» **WORK REQUIRED**:
Begin with the line containing "Model this object" and copy each line exactly through the last line of the entries, inclusive.

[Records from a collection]

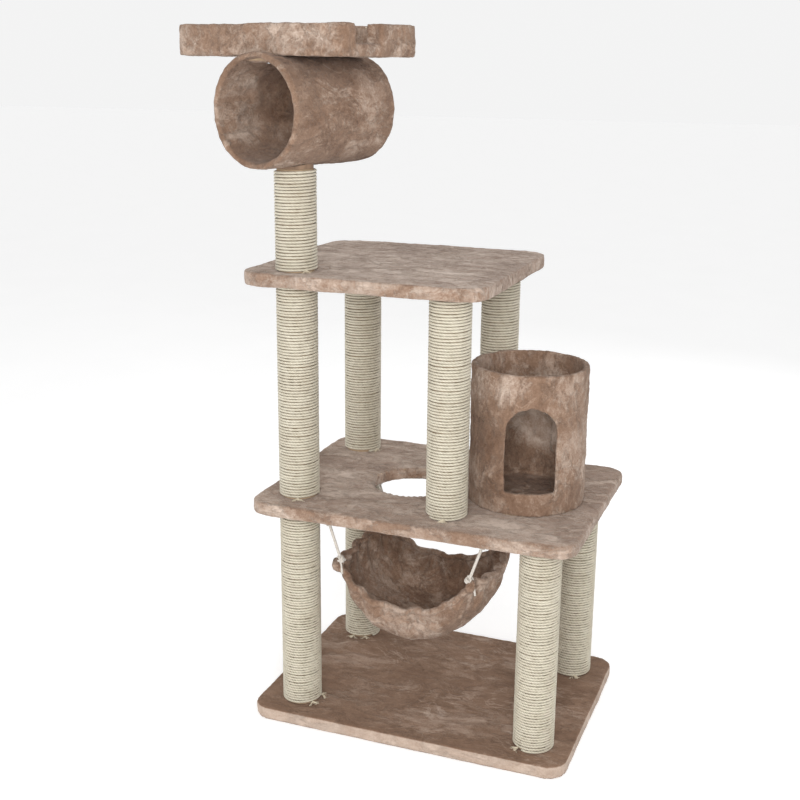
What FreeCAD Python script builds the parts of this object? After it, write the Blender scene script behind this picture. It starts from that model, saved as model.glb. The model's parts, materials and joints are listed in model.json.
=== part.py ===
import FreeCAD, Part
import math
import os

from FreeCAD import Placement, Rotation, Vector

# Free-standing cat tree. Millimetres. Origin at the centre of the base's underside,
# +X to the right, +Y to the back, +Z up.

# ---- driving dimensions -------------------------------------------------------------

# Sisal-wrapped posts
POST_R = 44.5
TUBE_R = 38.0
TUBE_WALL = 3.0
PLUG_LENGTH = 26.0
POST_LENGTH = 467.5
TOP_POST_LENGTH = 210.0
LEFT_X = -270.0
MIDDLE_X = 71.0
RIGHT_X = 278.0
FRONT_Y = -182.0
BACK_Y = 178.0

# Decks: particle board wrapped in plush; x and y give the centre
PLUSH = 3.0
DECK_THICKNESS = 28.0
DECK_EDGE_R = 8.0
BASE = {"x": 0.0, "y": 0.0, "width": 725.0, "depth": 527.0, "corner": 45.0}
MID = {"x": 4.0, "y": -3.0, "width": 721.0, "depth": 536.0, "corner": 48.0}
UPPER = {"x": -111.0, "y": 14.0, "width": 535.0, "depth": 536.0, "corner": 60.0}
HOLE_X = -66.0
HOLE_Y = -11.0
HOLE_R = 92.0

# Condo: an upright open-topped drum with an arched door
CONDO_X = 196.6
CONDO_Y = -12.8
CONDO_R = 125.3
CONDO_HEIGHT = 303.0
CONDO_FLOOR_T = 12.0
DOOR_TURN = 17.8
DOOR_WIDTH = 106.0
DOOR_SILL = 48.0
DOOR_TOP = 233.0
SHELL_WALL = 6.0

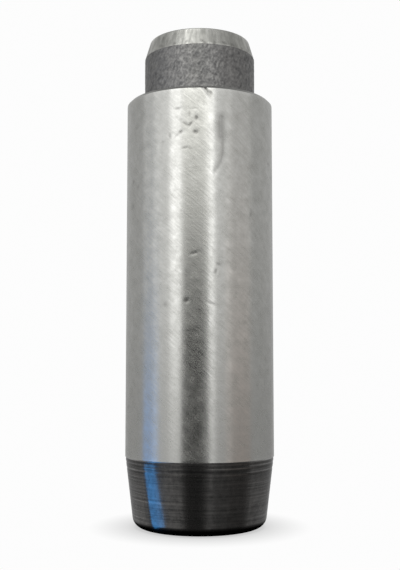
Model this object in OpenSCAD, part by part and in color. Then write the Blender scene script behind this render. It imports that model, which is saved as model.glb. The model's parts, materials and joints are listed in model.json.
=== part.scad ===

» **FULL RESPONSE**:
Model this object in OpenSCAD, part by part and in color. Then write the Blender scene script behind this render. It imports that model, which is saved as model.glb. The model's parts, materials and joints are listed in model.json.
=== part.scad ===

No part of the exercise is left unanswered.